Farmers go in for dark deeds and a good deal of incest. The same difficulty occurs. They are not going to be dressed for incest.

Farmers are always trying to lobby governments. Nothing is more widely believed in agricultural circles than that the man who grows food gets a raw deal from the man who consumes it. Because there are more consumers than producers, in democratic societies the protests are only partially successful. However, lobbying a legislature makes an enjoyable day off from driving a tractor or sitting at a desk. It has some of the excitement of a visit to the market, without the danger that, as in markets, you may have to pay out good money. But down there under the polar ice cap, it is going to take a prolonged vacation to get to any government and lobby it.

Farmers are given to wild jubilation on completing the harvest. Like a team breaking training, they eat and drink and, above all, dance. Few moviegoers have been fortunate enough never to have seen an extended sequence of farmers jumping and stamping and waving their arms in the air, all to the tune of one busy little fiddler, with a good deal of help from the sound track. But what is a harvest celebration going to be like off the Greater Antilles? You just try a square dance in a swimming pool — and how much is the pressure in a swimming pool, and how thick are the passing shoals?

Farmers are often obsessed with the thought that one day geologists will discover rare minerals under their land, or better still, oil. You don’t even need to dig oil; it does all the work itself.
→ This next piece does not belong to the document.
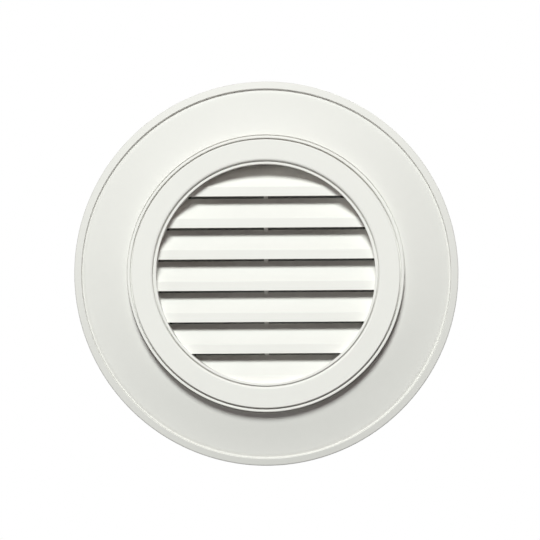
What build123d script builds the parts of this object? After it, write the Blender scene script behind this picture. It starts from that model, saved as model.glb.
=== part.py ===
from build123d import *
import os
from math import cos, hypot, radians, sin, sqrt

os.makedirs("parts", exist_ok=True)

# A round gable vent: a moulded louver base with its insect screen, a wide surround that stands
# against the wall, and a raised trim ring that clips over both. All sizes are in millimetres.
#
# +Z is up, +Y goes into the wall and the front faces -Y. The origin is the middle of the opening,
# on the plane of the wall. A height is a distance in front of that plane, so y = -height.

# Louver base
wall = 2.5                       # thickness of the mouldings
collar_inner_r = 222.5
collar_outer_r = 225.3
collar_height = 45.0
collar_depth = 20.0              # how far the collar's spigot goes into the wall
spigot_r = 224.5
flange_r = 273.0
wall_screw_circle_r = 252.0
wall_screw_count = 6
wall_screw_hole_r = 2.75
gusset_count = 6
gusset_reach = 13.0
gusset_height = 11.0
gusset_thickness = 2.0

# Louver blades
blade_count = 7
blade_pitch = 63.85
top_blade_foot = 157.3           # z of the top blade's lower edge
blade_height = 28.0              # the blades' front lips stand this far in front of the wall
lip_height = 19.4
blade_rear_y = 13.3
rib_width = 8.5                  # the upright channel behind the blades
rib_top = 212.0                  # it ends behind the top blade
rib_front_y = 9.0
rib_wall = 2.0

# Surround
surround_r = 391.4
skirt_thickness = 2.5
seat_height = 26.0               # flat seat of the trim ring
seat_inner_r = 267.6
face_foot_r = 373.3              # lower end of the flared face, at the step of the rim
face_top_slope = 0.260           # fall of the face for each mm of radius, beside the trim ring
face_foot_slope = 0.162          # and at the step
face_facets = 3
rim_crest_r = 376.3
rim_crest_height = 9.7
rim_edge_height = 7.5
rim_edge_bevel = 2.6
back_rib_count = 12
back_rib_thickness = 2.2
back_rib_gap = 3.0               # the ribs stay this far off the wall, clear of the flange

# Trim ring
trim_outer_r = 279.4
trim_inner_r = 221.8
lip_level = 49.0                 # the low lips at both edges
band_level = 52.5                # the raised band between them
inner_crease_r = 228.9
band_inner_r = 234.5
band_outer_r = 268.9
outer_crease_r = 273.7
trim_web_count = 12
trim_web_thickness = 1.8
trim_web_depth = 12.0

# Snap fingers of the trim ring, and the ratchets that they catch on
finger_count = 8
finger_first_angle = 22.5
finger_width = 16.0
finger_inner_r = 227.2
finger_outer_r = 229.6
finger_end_height = 10.5
hook_tip_r = 225.8
hook_drop = 3.2
ratchet_width = 20.0
ratchet_foot = 10.0
ratchet_pitch = 6.0
ratchet_teeth = 4
ratchet_root_r = 225.4
ratchet_tip_r = 226.8

# Insect screen
screen_r = 223.8                 # inside the spigot, so that the wall's opening clears it
screen_rim_r = 219.0
screen_thickness = 0.8
mesh_pitch = 54.0
mesh_gap = 49.0

overlap = 0.4                    # how far a fused feature reaches into the wall that carries it


def section(angle=0.0):
    """A plane through the vent's axis. Its x is a radius and its y is a height."""
    a = radians(angle)
    return Plane(origin=(0, 0, 0), x_dir=(cos(a), 0, sin(a)), z_dir=(sin(a), 0, -cos(a)))


def sections(count, first=0.0):
    """Section planes of things spaced evenly around the axis."""
    return [section(first + 360 * i / count) for i in range(count)]


# Louver base: the blades first, cut to the round of the collar's wall.
with BuildPart() as louver_base:
    slope_drop = wall * sqrt(2)
    for k in range(blade_count):
        foot = top_blade_foot - k * blade_pitch
        # The top blade runs on up to the collar, so that no gap shows above it.
        rear = collar_depth if k == 0 else blade_rear_y
        rise = rear + blade_height
        with BuildSketch(Plane.YZ):
            with BuildLine():
                Polyline(
                    (-blade_height, foot),
                    (-blade_height, foot + lip_height),
                    (rear, foot + lip_height + rise),
                    (rear, foot + lip_height + rise - slope_drop),
                    (wall - blade_height, foot + lip_height + wall - slope_drop),
                    (wall - blade_height, foot),
                    close=True,
                )
            make_face()
        extrude(amount=collar_outer_r, both=True)

    # The upright channel stiffens the blades from behind.
    rib_depth = collar_depth - rib_front_y
    rib_length = rib_top + collar_outer_r
    with BuildSketch(Plane.XZ.offset(-rib_front_y)):
        with Locations((0, rib_top - rib_length / 2)):
            Rectangle(rib_width, rib_length)
    extrude(amount=-rib_depth)
    with BuildSketch(Plane.XZ.offset(-rib_front_y - wall)):
        with Locations((0, rib_top - rib_length / 2)):
            Rectangle(rib_width - 2 * rib_wall, rib_length)
    extrude(amount=wall - rib_depth, mode=Mode.SUBTRACT)

    with BuildSketch(Plane.XZ.offset(blade_height + 1)):
        Circle(collar_inner_r + overlap)
    extrude(amount=-(blade_height + 1 + collar_depth), mode=Mode.INTERSECT)

    # Collar and nailing flange are one profile around the axis.
    with BuildSketch(section()):
        with BuildLine():
            Polyline(
                (collar_inner_r, collar_height),
                (collar_outer_r, collar_height),
                (collar_outer_r, wall),
                (flange_r, wall),
                (flange_r, 0),
                (spigot_r, 0),
                (spigot_r, -collar_depth),
                (collar_inner_r, -collar_depth),
                close=True,
            )
        make_face()
    revolve(axis=Axis.Y)

    # Ratchets for the snap fingers: a ramp towards the front, and a catch towards the wall.
    ratchet_end = ratchet_foot + ratchet_pitch * ratchet_teeth
    with BuildSketch(*sections(finger_count, finger_first_angle)):
        with BuildLine():
            teeth = [(collar_outer_r - overlap, ratchet_foot)]
            for tooth in range(ratchet_teeth):
                low = ratchet_foot + ratchet_pitch * tooth
                teeth += [(ratchet_tip_r, low), (ratchet_root_r, low + ratchet_pitch)]
            teeth += [(collar_outer_r - overlap, ratchet_end)]
            Polyline(*teeth, close=True)
        make_face()
    extrude(amount=ratchet_width / 2, both=True)

    # Gussets between the nailing flange and the collar.
    with BuildSketch(*sections(gusset_count)):
        with BuildLine():
            Polyline(
                (collar_outer_r - overlap, wall - overlap),
                (collar_outer_r + gusset_reach, wall - overlap),
                (collar_outer_r, gusset_height),
                (collar_outer_r - overlap, gusset_height),
                close=True,
            )
        make_face()
    extrude(amount=gusset_thickness / 2, both=True)

    # Holes for the wall screws, right through the nailing flange.
    with BuildSketch(Plane.XZ.offset(wall)):
        with PolarLocations(wall_screw_circle_r, wall_screw_count):
            Circle(wall_screw_hole_r)
    extrude(amount=-wall, mode=Mode.SUBTRACT)

louver_base.part.label = "louver_base"
export_step(louver_base.part, "parts/louver_base.step")


# Surround: a thin shell with a flat seat, a face that flares down to the wall, and a proud rim.
# Its inner wall stands on the nailing flange, and the trim ring clamps it there.
def flare(facets, drop=0.0):
    """Points down the flared face, lowered by drop, from the trim ring to the step of the rim."""
    reach = face_foot_r - trim_outer_r
    points = []
    for i in range(facets + 1):
        x = reach * i / facets
        fall = face_top_slope * x - (face_top_slope - face_foot_slope) * x * x / (2 * reach)
        points.append((trim_outer_r + x, seat_height - fall - drop))
    return points


with BuildPart() as surround:
    inner_skirt_r = surround_r - skirt_thickness
    inner_wall_r = seat_inner_r + wall
    back_middle = flare(2, wall)[1]
    back_foot_height = flare(1, wall)[-1][1]
    with BuildSketch(section()):
        with BuildLine():
            Polyline(
                (seat_inner_r, wall),
                (seat_inner_r, seat_height),
                *flare(face_facets),
                (rim_crest_r, rim_crest_height),
                (surround_r - rim_edge_bevel, rim_edge_height),
                (surround_r, rim_edge_height - rim_edge_bevel),
                (surround_r, 0),
                (inner_skirt_r, 0),
                (inner_skirt_r, back_foot_height),
                back_middle,
                (inner_wall_r, seat_height - wall),
                (inner_wall_r, wall),
                close=True,
            )
        make_face()
    revolve(axis=Axis.Y)

    # Radial ribs behind the face.
    with BuildSketch(*sections(back_rib_count, 180 / back_rib_count)):
        with BuildLine():
            Polyline(
                (inner_wall_r - overlap, back_rib_gap),
                (inner_wall_r - overlap, seat_height - wall / 2),
                (trim_outer_r, seat_height - wall / 2),
                flare(2, wall / 2)[1],
                (inner_skirt_r + overlap, back_foot_height + overlap),
                (inner_skirt_r + overlap, back_rib_gap),
                close=True,
            )
        make_face()
    extrude(amount=back_rib_thickness / 2, both=True)

surround.part.label = "surround"
export_step(surround.part, "parts/surround.step")


# Trim ring: a raised band with rounded shoulders between two low lips, open at the back.
with BuildPart() as trim_ring:
    trim_skirt_r = trim_outer_r - wall
    with BuildSketch(section()):
        with BuildLine():
            Polyline(
                (trim_inner_r, lip_level - wall),
                (trim_inner_r, lip_level),
                (inner_crease_r, lip_level),
                (band_inner_r, band_level),
                (band_outer_r, band_level),
                (outer_crease_r, lip_level),
                (trim_outer_r, lip_level),
                (trim_outer_r, seat_height),
                (trim_skirt_r, seat_height),
                (trim_skirt_r, lip_level - wall),
                (band_outer_r, band_level - wall),
                (band_inner_r, band_level - wall),
                (inner_crease_r + 1, lip_level - wall),
                close=True,
            )
        make_face()
    revolve(axis=Axis.Y)

    # Webs that stiffen the hollow back.
    web_level = lip_level - trim_web_depth
    with BuildSketch(*sections(trim_web_count, 180 / trim_web_count)):
        with BuildLine():
            Polyline(
                (trim_skirt_r + overlap, web_level),
                (trim_skirt_r + overlap, lip_level - wall + overlap),
                (band_outer_r, band_level - wall + overlap),
                (band_inner_r, band_level - wall + overlap),
                (inner_crease_r + 1, lip_level - wall + overlap),
                (band_inner_r, web_level),
                close=True,
            )
        make_face()
    extrude(amount=trim_web_thickness / 2, both=True)

    # Snap fingers around the collar, each with a hook under one of its ratchet's catches.
    hook_level = ratchet_foot + ratchet_pitch - 0.2
    with BuildSketch(*sections(finger_count, finger_first_angle)):
        with BuildLine():
            Polyline(
                (finger_inner_r, lip_level - wall + overlap),
                (finger_inner_r, hook_level),
                (hook_tip_r, hook_level),
                (finger_inner_r, hook_level - hook_drop),
                (finger_inner_r, finger_end_height),
                (finger_outer_r, finger_end_height),
                (finger_outer_r, lip_level - wall + overlap),
                close=True,
            )
        make_face()
    extrude(amount=finger_width / 2, both=True)

trim_ring.part.label = "trim_ring"
export_step(trim_ring.part, "parts/trim_ring.step")


# Insect screen: a thin disc with a grid of gaps inside the rim that is bonded to the collar.
cells = int(screen_rim_r / mesh_pitch) + 1
steps = [i * mesh_pitch for i in range(-cells, cells + 1)]
gaps = [
    (x, z)
    for x in steps
    for z in steps
    if hypot(abs(x) + mesh_gap / 2, abs(z) + mesh_gap / 2) < screen_rim_r
]
with BuildPart() as insect_screen:
    with BuildSketch(Plane.XZ.offset(-collar_depth)):
        Circle(screen_r)
        with Locations(*gaps):
            Rectangle(mesh_gap, mesh_gap, mode=Mode.SUBTRACT)
    extrude(amount=-screen_thickness)

insect_screen.part.label = "insect_screen"
export_step(insect_screen.part, "parts/insect_screen.step")
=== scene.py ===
from math import atan2, ceil, cos, exp, pi, radians, sin, sqrt, tan

import bmesh
import bpy
from bpy.props import FloatProperty, FloatVectorProperty, IntProperty, PointerProperty
from mathutils import Matrix, Vector


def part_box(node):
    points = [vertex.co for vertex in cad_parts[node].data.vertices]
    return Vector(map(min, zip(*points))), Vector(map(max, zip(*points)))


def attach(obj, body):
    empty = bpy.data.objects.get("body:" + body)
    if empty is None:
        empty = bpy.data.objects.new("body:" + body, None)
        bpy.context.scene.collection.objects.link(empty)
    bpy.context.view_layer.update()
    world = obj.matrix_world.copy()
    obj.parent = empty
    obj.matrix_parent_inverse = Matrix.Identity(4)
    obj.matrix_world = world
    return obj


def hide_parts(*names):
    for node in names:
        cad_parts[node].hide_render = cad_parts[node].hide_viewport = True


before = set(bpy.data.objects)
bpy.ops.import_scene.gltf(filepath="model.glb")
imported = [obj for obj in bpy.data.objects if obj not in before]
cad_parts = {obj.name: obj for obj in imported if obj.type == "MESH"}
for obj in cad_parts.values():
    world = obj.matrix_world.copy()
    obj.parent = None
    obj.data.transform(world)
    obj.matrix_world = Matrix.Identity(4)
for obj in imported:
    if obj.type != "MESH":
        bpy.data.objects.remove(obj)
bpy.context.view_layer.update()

bl_info = {
    "name": "Round Gable Vent",
    "version": (1, 0, 0),
    "blender": (4, 5, 0),
    "location": "3D View > Sidebar > Gable Vent",
    "description": "Dresses a round gable vent with its mouldings, screen and finishes",
    "category": "Add Mesh",
}

# Sizes are in metres. The vent's axis is Y and its front faces -Y, so a height, which is a
# distance in front of the wall, is -y. The frame gives the sizes that the mouldings share.
MM = 0.001
SURROUND_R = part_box("surround")[1][0]
SEAT_HEIGHT = -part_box("surround")[0][1]
TRIM_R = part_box("trim_ring")[1][0]
BAND_LEVEL = -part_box("trim_ring")[0][1]
LIP_DROP = 3.5 * MM     # the trim ring's lips are this much lower than its band
FLANGE_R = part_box("louver_base")[1][0]
COLLAR_HEIGHT = -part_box("louver_base")[0][1]
COLLAR_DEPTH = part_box("louver_base")[1][1]
SCREEN_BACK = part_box("insect_screen")[1][1]
SCREEN_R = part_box("insect_screen")[1][0]

# The mouldings share these.
RIB_COUNT, RIB_TURN = 12, radians(15)            # the surround's ribs and the trim ring's webs
FINGER_COUNT, FINGER_TURN = 8, radians(22.5)     # the snap fingers and the ratchets
OVERLAP = 0.4 * MM      # how far a rib, web, finger or ratchet reaches into its wall


# Settings


class VentSizes(bpy.types.PropertyGroup):
    """Sizes of the mouldings that a user would change."""

    blade_count: IntProperty(
        name="Blades", description="Number of louver blades", default=7, min=2)
    blade_pitch: FloatProperty(
        name="Blade pitch", description="Distance from one blade to the next",
        default=63.85 * MM, unit="LENGTH")
    top_blade_foot: FloatProperty(
        name="Top blade",
        description="Height of the top blade's lower edge above the vent's axis",
        default=157.3 * MM, unit="LENGTH")
    lip_height: FloatProperty(
        name="Blade lip", description="Height of each blade's upright front lip",
        default=19.4 * MM, unit="LENGTH")
    blade_front: FloatProperty(
        name="Blade front", description="Distance of the blades' lips in front of the wall",
        default=28 * MM, unit="LENGTH")
    mould_wall: FloatProperty(
        name="Wall", description="Thickness of the mouldings", default=2.5 * MM, unit="LENGTH")
    wire_pitch: FloatProperty(
        name="Wire pitch", description="Distance between the wires of the insect screen",
        default=1.8 * MM, unit="LENGTH")
    wire_width: FloatProperty(
        name="Wire", description="Thickness of a wire of the insect screen",
        default=0.32 * MM, unit="LENGTH")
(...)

Once the bottom of his land becomes more valuable than the top, the farmer can lean back and let his hands become soft and white and break the chain that makes him a prisoner of the soil. It is a pleasant dream, and after all, it has occasionally actually come true. But down among the coral roots of Ceylon, farmers will be expected to farm and leave prospecting for their betters.

If there is oil about, they may well be criticized for letting it flavor the food. Daydreaming will be discouraged, not least by the silent presence of predators so strange to look at, so toxic, so much more at home than the dreamer.

Assuming that one method of tackling world food problems will be to improve the quality and quantity of fish, you are going to have the problem of rustling of breeding stock. This in turn will lead to private vengeance, lynch law, and all the rest of it. Bad men will quarrel with other bad men. Around the corners of limpet-encrusted rocks will come harpoon-toting gunmen, in slow motion, the quicker on the draw drilling his opponent’s oxygen cylinder. Just think, to take one small detail, of the work involved in changing the brands on a shoal of high-protein cod.

I can’t help feeling sometimes that the science prophets haven’t thought the project through.